DATA LINES ▸

-- Begin --

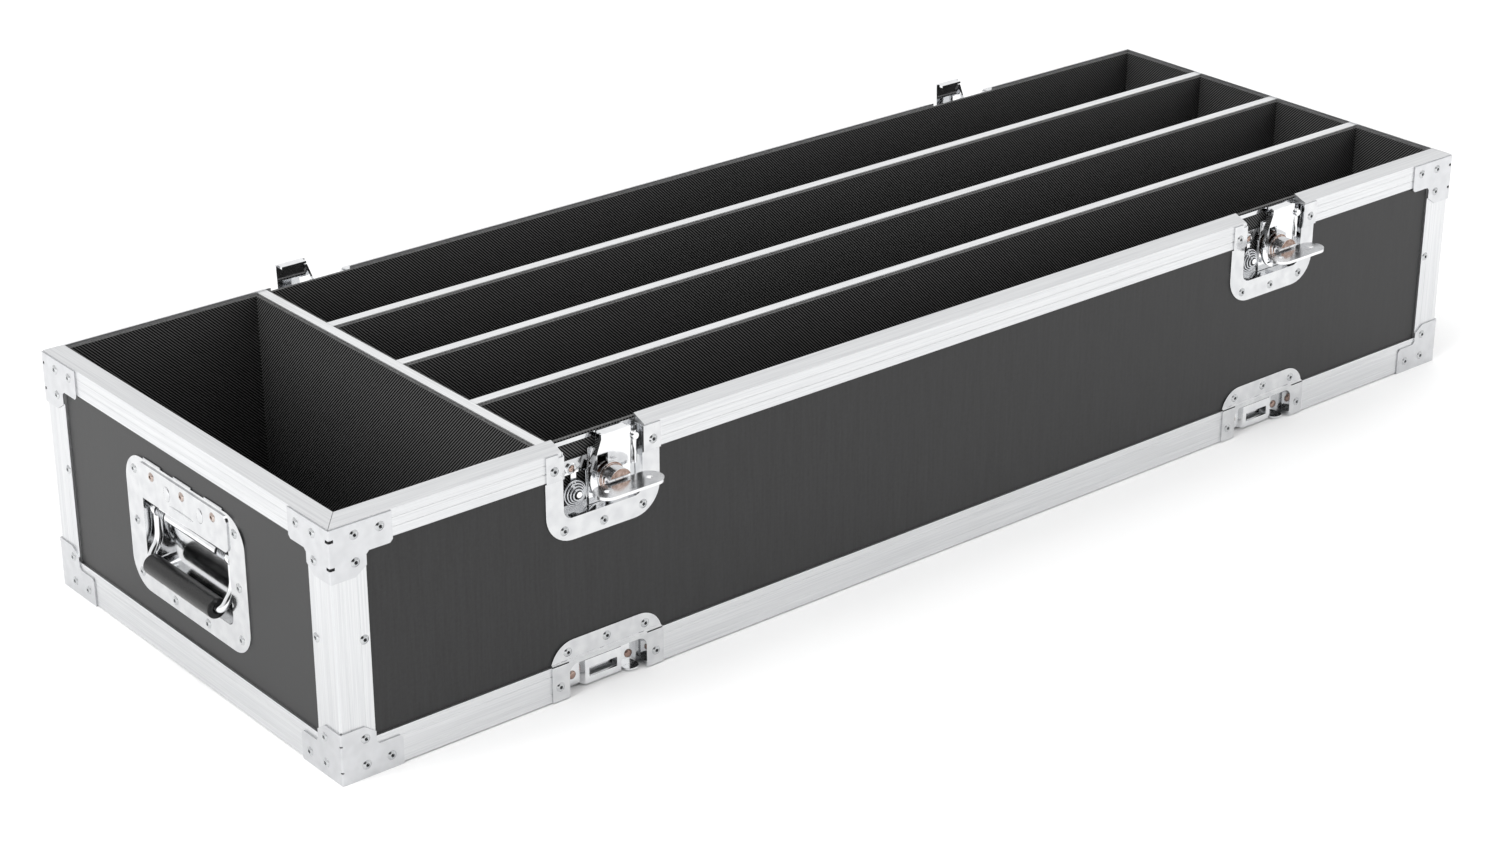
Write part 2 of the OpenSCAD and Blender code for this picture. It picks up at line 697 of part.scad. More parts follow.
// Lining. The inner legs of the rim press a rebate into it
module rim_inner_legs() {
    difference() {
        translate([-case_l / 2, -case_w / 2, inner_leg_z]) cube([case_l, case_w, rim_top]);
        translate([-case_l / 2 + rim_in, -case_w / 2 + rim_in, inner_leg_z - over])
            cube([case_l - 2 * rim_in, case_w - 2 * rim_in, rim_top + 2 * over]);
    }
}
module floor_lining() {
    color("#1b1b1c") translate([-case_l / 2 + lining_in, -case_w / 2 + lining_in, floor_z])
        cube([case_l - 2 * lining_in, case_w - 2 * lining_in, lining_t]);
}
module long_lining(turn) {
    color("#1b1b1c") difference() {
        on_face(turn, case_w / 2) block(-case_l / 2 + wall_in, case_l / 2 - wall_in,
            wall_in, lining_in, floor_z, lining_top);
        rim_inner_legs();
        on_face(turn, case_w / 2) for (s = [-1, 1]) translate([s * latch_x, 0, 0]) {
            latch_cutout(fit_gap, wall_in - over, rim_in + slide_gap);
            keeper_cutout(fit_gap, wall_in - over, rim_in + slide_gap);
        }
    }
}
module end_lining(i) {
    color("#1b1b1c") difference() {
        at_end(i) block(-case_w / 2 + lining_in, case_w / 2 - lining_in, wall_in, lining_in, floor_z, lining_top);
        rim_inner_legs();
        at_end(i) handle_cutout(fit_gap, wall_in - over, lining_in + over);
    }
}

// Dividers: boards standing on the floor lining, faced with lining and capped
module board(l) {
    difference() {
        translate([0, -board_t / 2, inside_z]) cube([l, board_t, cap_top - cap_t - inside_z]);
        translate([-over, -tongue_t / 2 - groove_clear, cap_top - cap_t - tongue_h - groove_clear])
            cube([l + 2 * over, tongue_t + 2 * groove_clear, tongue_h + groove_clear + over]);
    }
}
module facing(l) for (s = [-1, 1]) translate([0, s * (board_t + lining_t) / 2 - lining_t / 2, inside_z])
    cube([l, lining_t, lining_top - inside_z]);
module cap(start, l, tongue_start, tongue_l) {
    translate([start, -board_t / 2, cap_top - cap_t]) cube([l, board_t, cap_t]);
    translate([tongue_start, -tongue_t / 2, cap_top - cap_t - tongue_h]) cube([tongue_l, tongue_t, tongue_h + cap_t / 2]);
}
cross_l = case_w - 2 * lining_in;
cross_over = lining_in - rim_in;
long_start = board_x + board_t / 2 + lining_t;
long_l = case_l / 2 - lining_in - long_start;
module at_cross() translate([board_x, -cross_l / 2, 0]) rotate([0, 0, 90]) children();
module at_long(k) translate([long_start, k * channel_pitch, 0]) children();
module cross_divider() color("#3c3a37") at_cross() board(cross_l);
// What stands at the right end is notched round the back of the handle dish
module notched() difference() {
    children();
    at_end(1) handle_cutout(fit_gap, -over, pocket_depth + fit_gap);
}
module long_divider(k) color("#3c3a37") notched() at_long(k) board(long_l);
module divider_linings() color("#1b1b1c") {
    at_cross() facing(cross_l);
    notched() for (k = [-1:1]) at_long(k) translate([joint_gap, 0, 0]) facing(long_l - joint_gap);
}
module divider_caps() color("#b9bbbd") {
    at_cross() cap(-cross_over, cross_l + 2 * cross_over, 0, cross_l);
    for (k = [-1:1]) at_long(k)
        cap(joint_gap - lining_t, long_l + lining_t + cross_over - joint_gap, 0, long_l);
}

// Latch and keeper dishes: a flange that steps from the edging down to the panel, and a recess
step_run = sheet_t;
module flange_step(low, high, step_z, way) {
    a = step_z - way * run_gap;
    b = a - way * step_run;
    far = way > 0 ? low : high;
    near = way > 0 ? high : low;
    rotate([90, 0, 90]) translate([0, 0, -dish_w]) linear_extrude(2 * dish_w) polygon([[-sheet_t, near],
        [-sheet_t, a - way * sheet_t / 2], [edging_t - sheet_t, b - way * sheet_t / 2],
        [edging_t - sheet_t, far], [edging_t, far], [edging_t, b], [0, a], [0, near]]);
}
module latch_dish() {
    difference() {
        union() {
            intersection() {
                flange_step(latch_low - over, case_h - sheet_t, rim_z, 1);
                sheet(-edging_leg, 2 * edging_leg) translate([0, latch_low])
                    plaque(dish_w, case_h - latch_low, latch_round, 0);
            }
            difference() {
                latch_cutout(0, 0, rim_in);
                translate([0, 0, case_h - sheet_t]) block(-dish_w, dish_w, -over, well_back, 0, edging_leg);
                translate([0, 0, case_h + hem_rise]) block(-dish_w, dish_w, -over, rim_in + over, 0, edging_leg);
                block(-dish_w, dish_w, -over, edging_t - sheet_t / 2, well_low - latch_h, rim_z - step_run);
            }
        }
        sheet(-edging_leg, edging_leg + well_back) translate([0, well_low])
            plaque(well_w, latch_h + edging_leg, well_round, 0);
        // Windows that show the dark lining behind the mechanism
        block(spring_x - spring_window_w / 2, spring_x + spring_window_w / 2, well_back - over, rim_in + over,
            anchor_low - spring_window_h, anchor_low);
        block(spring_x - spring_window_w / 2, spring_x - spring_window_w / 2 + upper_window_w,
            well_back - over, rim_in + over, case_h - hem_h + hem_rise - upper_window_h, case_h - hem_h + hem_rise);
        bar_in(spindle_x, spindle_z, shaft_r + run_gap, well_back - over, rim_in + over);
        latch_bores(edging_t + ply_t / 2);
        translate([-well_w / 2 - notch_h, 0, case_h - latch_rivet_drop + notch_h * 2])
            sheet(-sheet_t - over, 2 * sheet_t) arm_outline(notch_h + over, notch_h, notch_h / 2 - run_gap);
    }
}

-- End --
-- Begin --

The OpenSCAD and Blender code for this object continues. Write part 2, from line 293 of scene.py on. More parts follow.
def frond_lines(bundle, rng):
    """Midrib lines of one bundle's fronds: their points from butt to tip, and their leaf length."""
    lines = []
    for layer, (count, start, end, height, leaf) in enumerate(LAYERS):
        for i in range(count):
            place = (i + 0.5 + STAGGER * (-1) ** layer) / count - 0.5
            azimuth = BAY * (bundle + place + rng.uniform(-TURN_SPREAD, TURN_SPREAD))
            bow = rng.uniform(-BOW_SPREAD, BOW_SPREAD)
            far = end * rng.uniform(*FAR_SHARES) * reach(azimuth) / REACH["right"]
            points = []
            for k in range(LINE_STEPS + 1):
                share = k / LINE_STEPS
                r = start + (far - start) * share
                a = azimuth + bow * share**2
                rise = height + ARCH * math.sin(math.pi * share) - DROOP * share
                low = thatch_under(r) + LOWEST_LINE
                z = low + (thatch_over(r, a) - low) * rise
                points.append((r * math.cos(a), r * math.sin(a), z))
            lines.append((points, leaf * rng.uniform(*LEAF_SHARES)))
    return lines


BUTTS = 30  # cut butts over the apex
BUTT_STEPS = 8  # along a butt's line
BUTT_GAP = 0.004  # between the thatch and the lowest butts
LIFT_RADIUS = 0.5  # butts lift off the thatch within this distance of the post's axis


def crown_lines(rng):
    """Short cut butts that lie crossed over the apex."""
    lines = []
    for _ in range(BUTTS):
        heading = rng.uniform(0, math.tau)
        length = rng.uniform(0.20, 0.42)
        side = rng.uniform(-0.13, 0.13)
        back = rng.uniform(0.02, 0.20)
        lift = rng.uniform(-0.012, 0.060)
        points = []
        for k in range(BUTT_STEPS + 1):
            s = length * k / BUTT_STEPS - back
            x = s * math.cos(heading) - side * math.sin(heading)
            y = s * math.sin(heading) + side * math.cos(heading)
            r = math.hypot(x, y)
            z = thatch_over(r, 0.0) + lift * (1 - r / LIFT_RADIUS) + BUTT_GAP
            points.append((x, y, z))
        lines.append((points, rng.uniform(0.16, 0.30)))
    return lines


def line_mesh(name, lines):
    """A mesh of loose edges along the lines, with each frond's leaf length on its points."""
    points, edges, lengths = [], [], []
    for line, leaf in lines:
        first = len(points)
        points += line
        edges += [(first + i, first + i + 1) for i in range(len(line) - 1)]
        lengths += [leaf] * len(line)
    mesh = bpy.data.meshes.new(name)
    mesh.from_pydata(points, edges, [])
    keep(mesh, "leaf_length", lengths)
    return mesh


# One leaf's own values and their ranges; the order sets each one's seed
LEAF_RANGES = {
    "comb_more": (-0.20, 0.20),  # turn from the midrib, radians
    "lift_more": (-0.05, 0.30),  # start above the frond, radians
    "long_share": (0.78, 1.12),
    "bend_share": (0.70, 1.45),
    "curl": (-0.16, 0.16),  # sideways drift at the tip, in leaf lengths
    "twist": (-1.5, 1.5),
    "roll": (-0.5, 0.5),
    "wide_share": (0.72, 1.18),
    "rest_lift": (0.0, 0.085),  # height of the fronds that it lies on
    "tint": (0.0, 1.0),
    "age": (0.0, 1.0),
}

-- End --
-- Begin --

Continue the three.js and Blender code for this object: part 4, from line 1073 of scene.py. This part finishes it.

-- End --

EXERCISE PROMPT ▸
Find each line holding "Write". Copy it out.

TASK RESULT ▸
Write part 2 of the OpenSCAD and Blender code for this picture. It picks up at line 697 of part.scad. More parts follow.
The OpenSCAD and Blender code for this object continues. Write part 2, from line 293 of scene.py on. More parts follow.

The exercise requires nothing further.